WHAT IS ASKED —
Each line from the start of the data below through the one containing "return mesh" must be reproduced exactly.

-- BEGIN --

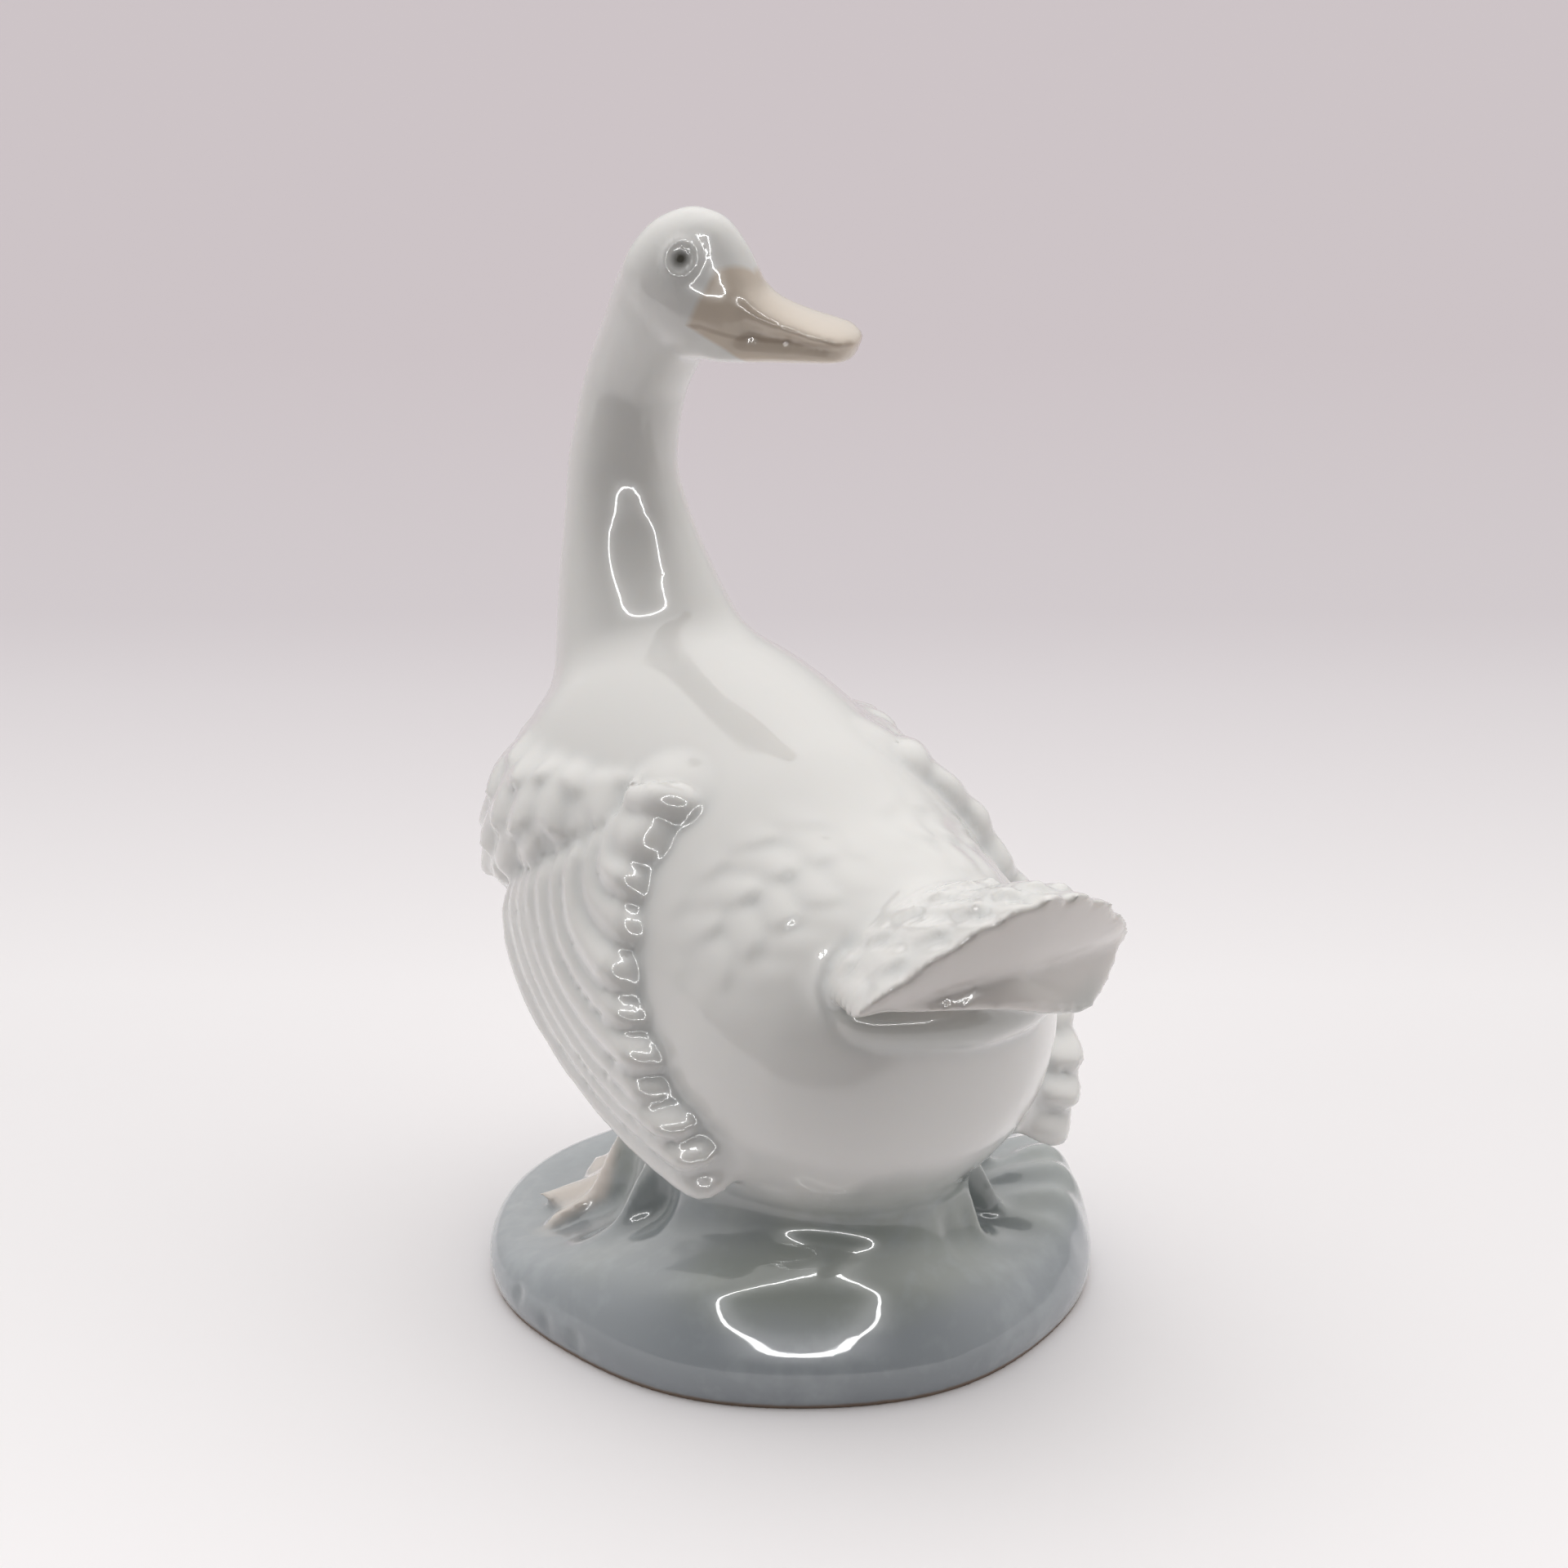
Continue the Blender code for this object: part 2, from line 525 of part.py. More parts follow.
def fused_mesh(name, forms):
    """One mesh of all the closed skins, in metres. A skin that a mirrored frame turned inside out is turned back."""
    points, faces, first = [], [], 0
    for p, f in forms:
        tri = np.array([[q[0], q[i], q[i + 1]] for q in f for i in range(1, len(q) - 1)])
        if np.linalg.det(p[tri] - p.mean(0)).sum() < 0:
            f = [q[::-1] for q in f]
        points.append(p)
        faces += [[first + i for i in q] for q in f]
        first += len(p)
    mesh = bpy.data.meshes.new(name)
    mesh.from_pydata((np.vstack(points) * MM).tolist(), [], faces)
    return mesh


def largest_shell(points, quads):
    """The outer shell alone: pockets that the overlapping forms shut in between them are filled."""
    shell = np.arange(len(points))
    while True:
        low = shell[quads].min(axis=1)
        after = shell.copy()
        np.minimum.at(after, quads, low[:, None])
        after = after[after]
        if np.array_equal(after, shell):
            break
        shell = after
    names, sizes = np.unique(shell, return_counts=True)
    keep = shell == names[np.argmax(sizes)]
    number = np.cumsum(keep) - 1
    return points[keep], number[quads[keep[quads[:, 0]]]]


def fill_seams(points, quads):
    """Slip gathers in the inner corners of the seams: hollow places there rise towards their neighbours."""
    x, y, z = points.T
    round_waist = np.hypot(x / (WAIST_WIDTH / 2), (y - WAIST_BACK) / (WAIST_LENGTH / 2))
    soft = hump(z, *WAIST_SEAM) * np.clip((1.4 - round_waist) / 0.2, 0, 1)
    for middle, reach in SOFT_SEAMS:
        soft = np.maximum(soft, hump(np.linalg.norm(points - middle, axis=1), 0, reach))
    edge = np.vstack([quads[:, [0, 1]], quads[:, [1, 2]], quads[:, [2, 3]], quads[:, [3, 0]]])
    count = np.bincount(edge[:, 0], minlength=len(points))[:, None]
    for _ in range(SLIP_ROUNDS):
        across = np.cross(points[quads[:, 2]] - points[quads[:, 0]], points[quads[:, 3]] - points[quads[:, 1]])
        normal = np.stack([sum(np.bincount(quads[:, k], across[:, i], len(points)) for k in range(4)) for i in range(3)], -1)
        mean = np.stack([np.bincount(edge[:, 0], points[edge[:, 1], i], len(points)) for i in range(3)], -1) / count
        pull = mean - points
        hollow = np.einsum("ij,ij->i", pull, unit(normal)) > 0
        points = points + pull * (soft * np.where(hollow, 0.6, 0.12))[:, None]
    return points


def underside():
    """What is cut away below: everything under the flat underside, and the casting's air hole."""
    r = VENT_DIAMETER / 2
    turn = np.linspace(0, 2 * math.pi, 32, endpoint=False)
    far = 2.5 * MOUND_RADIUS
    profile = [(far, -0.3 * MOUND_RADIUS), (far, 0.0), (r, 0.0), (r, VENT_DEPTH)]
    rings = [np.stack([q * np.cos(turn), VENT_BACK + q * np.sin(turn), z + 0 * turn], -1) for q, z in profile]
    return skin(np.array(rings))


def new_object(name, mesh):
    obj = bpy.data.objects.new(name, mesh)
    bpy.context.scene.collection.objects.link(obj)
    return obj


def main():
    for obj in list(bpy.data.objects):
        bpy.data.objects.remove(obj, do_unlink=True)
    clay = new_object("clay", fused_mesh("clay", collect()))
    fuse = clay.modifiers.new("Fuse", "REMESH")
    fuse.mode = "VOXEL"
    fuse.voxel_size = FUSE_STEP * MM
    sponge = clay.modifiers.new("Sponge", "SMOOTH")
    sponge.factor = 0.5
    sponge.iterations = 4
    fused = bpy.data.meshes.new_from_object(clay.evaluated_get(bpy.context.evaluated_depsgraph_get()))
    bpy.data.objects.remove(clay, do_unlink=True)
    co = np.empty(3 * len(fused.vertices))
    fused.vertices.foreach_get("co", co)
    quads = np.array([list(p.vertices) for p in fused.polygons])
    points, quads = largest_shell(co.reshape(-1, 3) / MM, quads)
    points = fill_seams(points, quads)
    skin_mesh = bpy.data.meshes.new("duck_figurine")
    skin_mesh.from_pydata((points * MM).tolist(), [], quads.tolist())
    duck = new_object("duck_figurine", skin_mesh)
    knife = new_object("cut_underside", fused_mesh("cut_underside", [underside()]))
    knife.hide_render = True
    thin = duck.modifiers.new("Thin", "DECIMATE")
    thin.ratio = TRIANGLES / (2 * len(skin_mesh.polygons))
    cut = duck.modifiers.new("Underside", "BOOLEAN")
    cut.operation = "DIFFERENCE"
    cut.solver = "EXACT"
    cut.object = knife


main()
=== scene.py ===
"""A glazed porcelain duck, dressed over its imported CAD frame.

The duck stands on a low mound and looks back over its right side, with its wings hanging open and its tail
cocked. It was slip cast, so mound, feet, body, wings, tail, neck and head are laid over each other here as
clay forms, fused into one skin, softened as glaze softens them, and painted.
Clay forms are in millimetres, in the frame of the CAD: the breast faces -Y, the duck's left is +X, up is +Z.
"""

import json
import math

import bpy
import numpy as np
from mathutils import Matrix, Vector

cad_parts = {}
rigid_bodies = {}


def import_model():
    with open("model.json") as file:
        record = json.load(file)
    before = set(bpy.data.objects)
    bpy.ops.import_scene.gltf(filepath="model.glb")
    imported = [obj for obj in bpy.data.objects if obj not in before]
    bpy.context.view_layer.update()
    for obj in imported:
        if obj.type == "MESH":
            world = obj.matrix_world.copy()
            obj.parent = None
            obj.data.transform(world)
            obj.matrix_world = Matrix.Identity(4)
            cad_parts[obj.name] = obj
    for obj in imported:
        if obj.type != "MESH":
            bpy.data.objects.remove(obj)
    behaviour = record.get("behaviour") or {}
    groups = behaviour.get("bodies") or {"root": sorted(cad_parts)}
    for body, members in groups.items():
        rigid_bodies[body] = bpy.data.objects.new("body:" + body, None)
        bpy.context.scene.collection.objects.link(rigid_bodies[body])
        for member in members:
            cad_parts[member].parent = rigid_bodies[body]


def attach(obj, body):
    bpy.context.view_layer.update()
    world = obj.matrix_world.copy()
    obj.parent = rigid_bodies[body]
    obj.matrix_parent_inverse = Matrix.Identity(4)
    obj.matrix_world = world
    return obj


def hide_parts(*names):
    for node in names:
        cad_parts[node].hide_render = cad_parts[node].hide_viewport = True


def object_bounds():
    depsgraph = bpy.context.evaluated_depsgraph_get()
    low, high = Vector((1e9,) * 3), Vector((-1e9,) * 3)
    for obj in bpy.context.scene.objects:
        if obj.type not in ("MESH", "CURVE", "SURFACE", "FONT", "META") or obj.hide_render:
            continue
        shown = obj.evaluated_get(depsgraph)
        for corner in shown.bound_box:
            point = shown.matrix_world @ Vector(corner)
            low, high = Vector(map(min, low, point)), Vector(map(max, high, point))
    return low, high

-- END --

TASK OUTPUT —
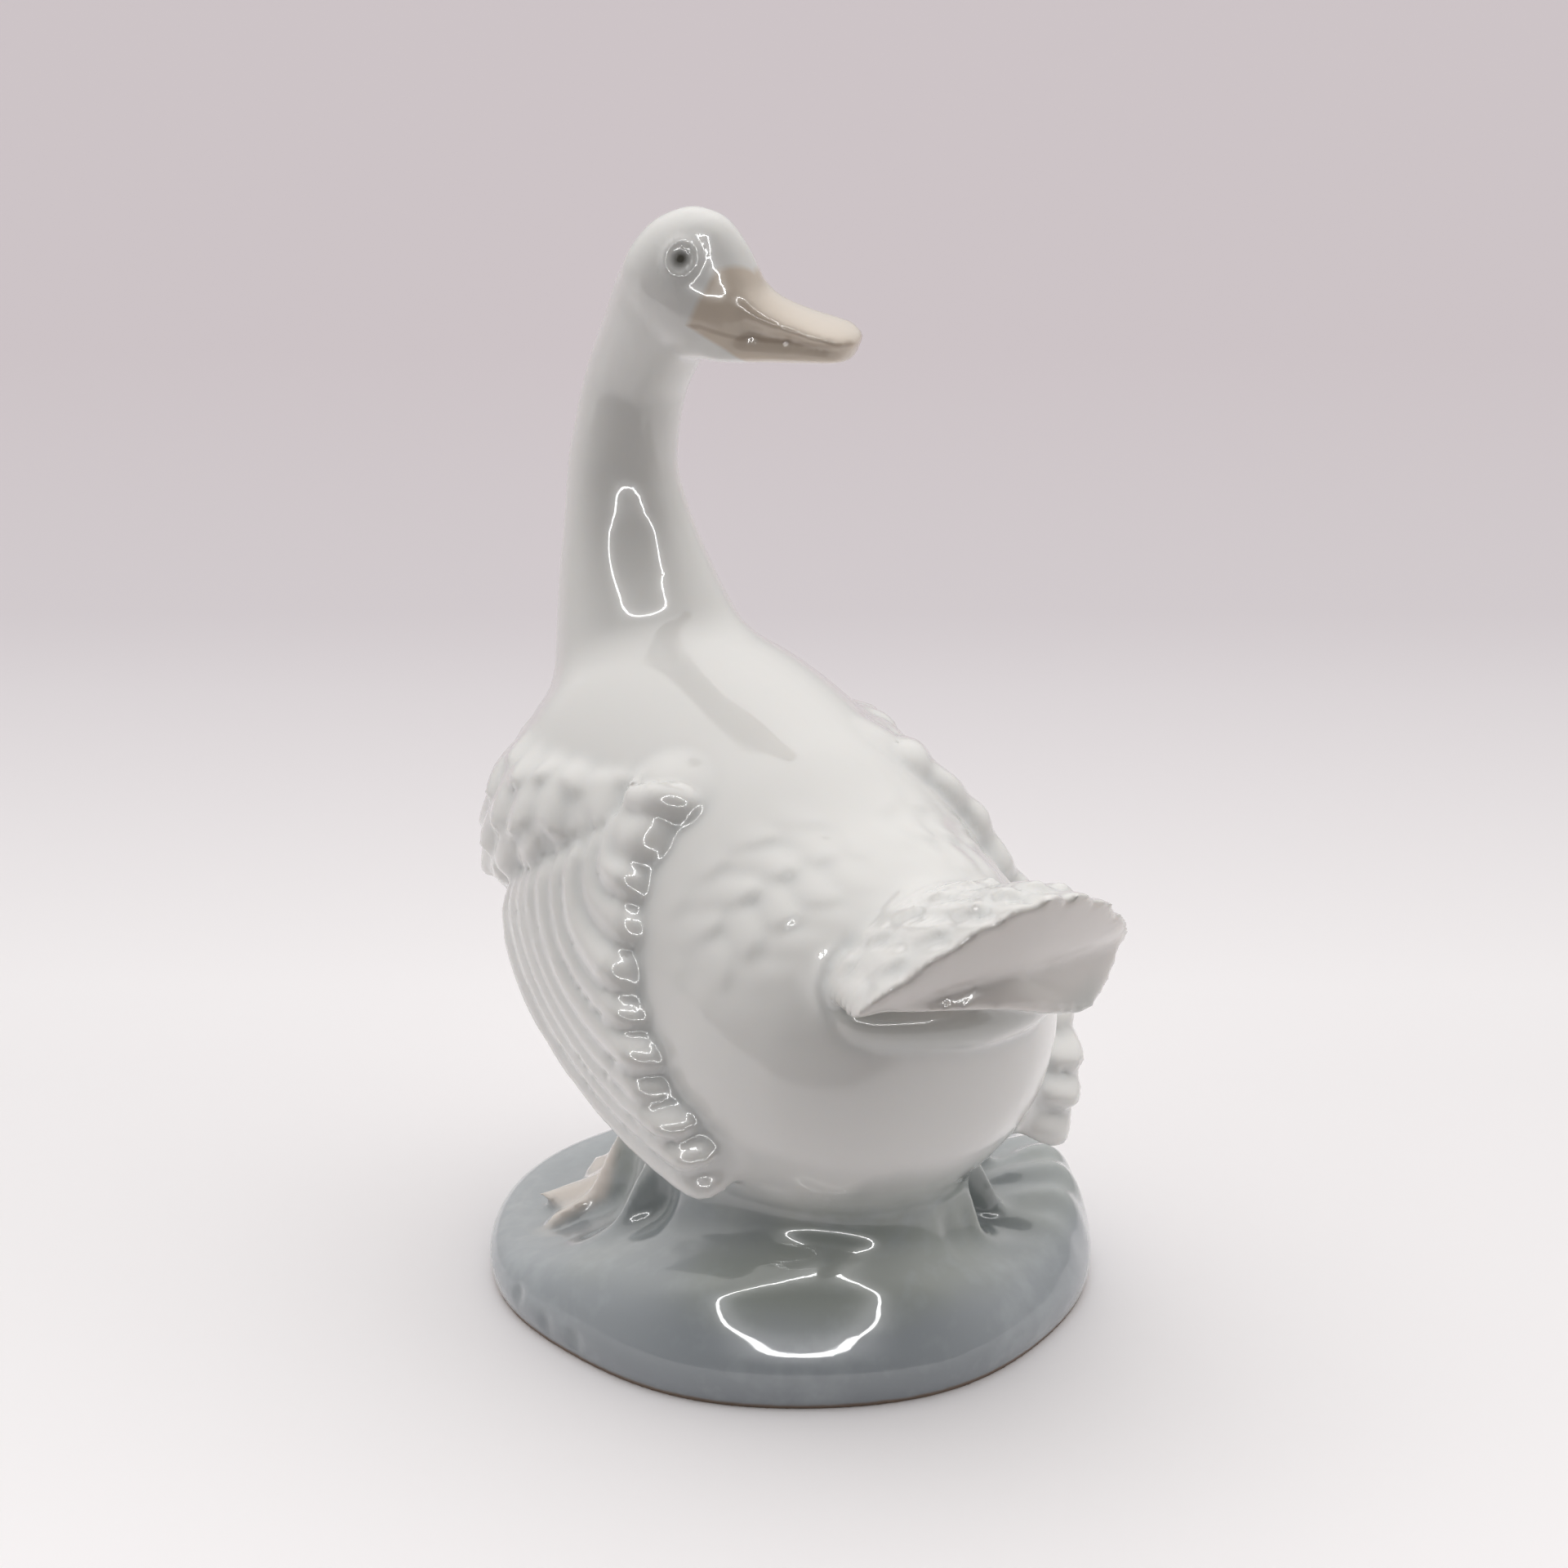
Continue the Blender code for this object: part 2, from line 525 of part.py. More parts follow.
def fused_mesh(name, forms):
    """One mesh of all the closed skins, in metres. A skin that a mirrored frame turned inside out is turned back."""
    points, faces, first = [], [], 0
    for p, f in forms:
        tri = np.array([[q[0], q[i], q[i + 1]] for q in f for i in range(1, len(q) - 1)])
        if np.linalg.det(p[tri] - p.mean(0)).sum() < 0:
            f = [q[::-1] for q in f]
        points.append(p)
        faces += [[first + i for i in q] for q in f]
        first += len(p)
    mesh = bpy.data.meshes.new(name)
    mesh.from_pydata((np.vstack(points) * MM).tolist(), [], faces)
    return mesh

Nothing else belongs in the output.